Os Enfermeiros não têm mãos a medir. É feita a segurança para o héli aterrar enquanto o canhão e a DO volteiam sobre a zona.

A minha atenção recai nos feridos e nas evacuações a serem feitas. Uma destas tem uma história (com h) extraordinária que talvez venha a referir um dia mais tarde, não sei se com ou sem nomes.
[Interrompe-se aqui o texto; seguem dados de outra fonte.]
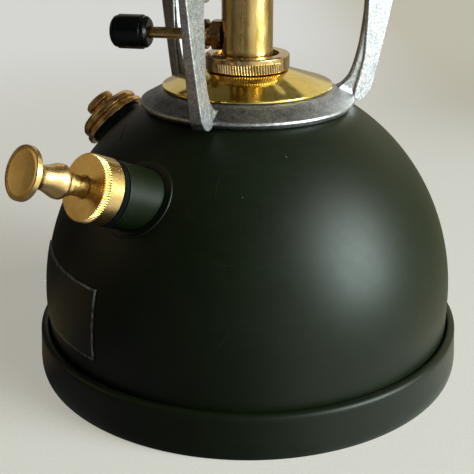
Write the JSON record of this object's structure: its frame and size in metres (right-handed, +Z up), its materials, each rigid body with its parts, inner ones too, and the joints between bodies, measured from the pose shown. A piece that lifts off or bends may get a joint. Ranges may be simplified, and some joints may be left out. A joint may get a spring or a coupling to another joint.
{
  "type": "paraffin pressure lantern",
  "caption": "Table lantern that burns pressurised paraffin in a mantle: domed tank with hand pump, cast frame, glass globe, ventilated hood and bail.",
  "frame": {"origin": "on the table under the tank's axis", "axes": "+Z up along the lantern's axis, -Y towards the picture's camera, +X to the camera's right"},
  "size_m": [0.172, 0.172, 0.3339],
  "materials": {
    "tank_paint": "very dark olive satin paint",
    "label": "black satin with a thin silver border, bare",
    "brass": "bright, lightly tarnished",
    "aged_brass": "dark bronze patina",
    "pump_brass": "mottled, aged",
    "disc_brass": "polished, finely scratched",
    "cast_aluminium": "cast, mottled, worn bright edges",
    "bright_steel": "nickel plated, satin",
    "hood_enamel": "dark olive vitreous enamel",
    "knob_plastic": "black moulded, satin gloss",
    "seal": "matte black",
    "cup_leather": "oiled",
    "nozzle_ceramic": "unglazed",
    "mantle_cloth": "woven, matte",
    "globe_glass": "clear heat-resistant glass"
  },
  "bodies": {
    "root": {"tank_dome": "tank_paint", "tank_base": "tank_paint", "label_plate": "label", "tank_neck": "brass", "neck_gasket": "seal", "disc_plate": "disc_brass", "lantern_frame": "cast_aluminium", "control_body": "brass", "gland_packing": "seal", "gland_nut": "aged_brass", "fuel_tube": "brass", "fuel_filter": "bright_steel", "pump_barrel": "tank_paint", "pump_washer": "seal", "non_return_valve": "brass", "filler_neck": "tank_paint", "vaporiser": "brass", "spirit_cup": "brass", "jet": "brass", "burner_nozzle": "nozzle_ceramic", "burner_body": "bright_steel", "mantle": "mantle_cloth", "gallery": "bright_steel", "globe": "globe_glass", "top_ring": "bright_steel", "ring_screw_1": "bright_steel", "ring_screw_2": "bright_steel", "ring_screw_3": "bright_steel", "inner_casing": "bright_steel", "hood_bracket": "bright_steel", "bail_pivot_right": "brass", "bail_pivot_left": "brass"},
    "union_nut": {"union_nut": "brass"},
    "pump_cap": {"pump_cap": "pump_brass"},
    "plunger": {"pump_rod": "pump_brass", "pump_knob": "pump_brass", "pump_cup": "cup_leather", "pump_spring": "bright_steel"},
    "control": {"control_spindle": "brass", "control_knob": "knob_plastic"},
    "needle": {"needle_rod": "bright_steel"},
    "filler_cap": {"filler_cap": "aged_brass", "filler_gasket": "seal"},
    "air_screw": {"air_release_screw": "aged_brass"},
    "hood": {"hood": "hood_enamel"},
    "hood_nut": {"hood_nut": "brass"},
    "bail": {"bail_handle": "bright_steel"}
  },
  "joints": [
    {"name": "pump_stroke", "type": "slide", "parent": "root", "child": "plunger", "axis": [-0.6649, -0.6244, 0.4099], "range_m": [0, 0.052]},
    {"name": "pump_cap_turn", "type": "hinge", "parent": "root", "child": "pump_cap", "pos_m": [-0.04127, -0.05247, 0.0834], "axis": [-0.6649, -0.6244, 0.4099], "range_deg": [0, 810]},
    {"name": "union_nut_turn", "type": "hinge", "parent": "root", "child": "union_nut", "pos_m": [0, 0, 0.119], "axis": [0, 0, 1], "range_deg": [0, 810]},
    {"name": "control_turn", "type": "hinge", "parent": "root", "child": "control", "pos_m": [0, 0, 0.129], "axis": [-0.9755, 0.2198, 0], "range_deg": [0, 180]},
    {"name": "needle_lift", "type": "slide", "parent": "root", "child": "needle", "axis": [0, 0, 1], "range_m": [0, 0.0024]},
    {"name": "filler_cap_turn", "type": "hinge", "parent": "root", "child": "filler_cap", "pos_m": [-0.05292, 0.02445, 0.08782], "axis": [-0.6647, 0.3071, 0.681], "range_deg": [0, 810]},
    {"name": "air_screw_turn", "type": "hinge", "parent": "filler_cap", "child": "air_screw", "pos_m": [-0.05292, 0.02445, 0.08782], "axis": [-0.6647, 0.3071, 0.681], "range_deg": [0, 540]},
    {"name": "hood_lift", "type": "slide", "parent": "root", "child": "hood", "axis": [0, 0, 1], "range_m": [0, 0.06]},
    {"name": "hood_nut_turn", "type": "hinge", "parent": "hood", "child": "hood_nut", "pos_m": [0, 0, 0.324], "axis": [0, 0, 1], "range_deg": [0, 810]},
    {"name": "bail_swing", "type": "hinge", "parent": "root", "child": "bail", "pos_m": [0, 0, 0.2559], "axis": [0.7782, 0.628, 0], "range_deg": [0, 296]}
  ],
  "couplings": [
    {"joint": "control_turn", "follows": "needle_lift", "rad_per_m": 1308.9}
  ]
}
Se bem me recordo, o héli foi por duas vezes buscar feridos, transportando os menos graves para Bula, (a três ou quatro minutos) e os restantes para Bissau.

Não sei se para defesa da nossa estabilidade emocional (talvez o Luís Graça possa dar uma achega), no meio do caos aconteciam por vezes situações que, sem razão aparente, nos captavam a atenção, talvez por parecerem surreais no contexto e no momento, mas que de certo modo nos aliviavam e distraíam, acabando por ficar armazenadas no subconsciente, aflorando por via de um qualquer estímulo.

Recordo o milícia com estilhaços na cabeça a ser tratado pelo seu Enfermeiro que, para o desinfectar (?) lhe esfregava a cabeça com tal sem parcimónia que me fez intervir chamando-lhe a atenção para o facto, ao que me respondeu algo do género, de não doer!!

No meio de todo este cenário sombrio não esqueço o quadro de Esperança pintado pelo João, natural de Braga (dizia ser meu vizinho, por eu morar no Porto!!) que, subindo para um bagabaga, abre os braços em toda a extensão e com a G3 segura na mão, dirige-se em voz bem alta à sua namorada distante dizendo “… (não recordo o nome) Amo-te do fundo do curaçom “ !!! . (A imagem parecia a do Apocalipse now na cena de despedida quase no final).

Lembro a Enfermeira Pára (gostava de saber o nome), que mais me pareceu uma Deusa do Olimpo a descer do héli da Esperança, morena, com calças camufladas e T-shirt branca, começar a fazer a triagem de embarque aos feridos que lhe eram levados, já que dado o número, tinha de haver prioridades no transporte.

Inspeccionada a zona de emboscada que nos indicou termos de certeza comido carne IN e bebido do seu sangue (informações posteriores confirmaram 4 mortos e alguns feridos) e feitas as evacuações, regressámos a Bula, cansados mas não desmoralizados e preparados para a certeza de em breve nos darem mais uns ossos para chuchar!

Para a Tertúlia, um abraço
Luís Faria
__________

Nota de CV:

Vd. último poste da série de 20 de Abril de 2009 > Guiné 63/74 - P4218: Viagem à volta das minhas memórias (Luís Faria) (13): Um mês complicado (2) Emboscada bem montada

3 comentários:

António Matos disse...

Amigo Luís, muito boa esta tua retratação desse combate !
"Platoon", "Nascido para matar", "Vietnam" ou o incomparável Apocalypse Now" não levam a melhor na teatralização da cena.
Parabéns por isso.
Um grande abraço,
António Matos

Anónimo disse...

Aqui anda um dos bandos na sua reserva de caça.

Tudo isto dentro do arame farpado????

Um abraço.
BSardinha

Unknown disse...

Boa noite
Li com interesse a sua historia, e sei de onde vem a origem do nome "curva do cafe".

Vou tentar convencer um dos que a baptizaram (meu pai) a juntar-se á vossa tertulia e contar a história.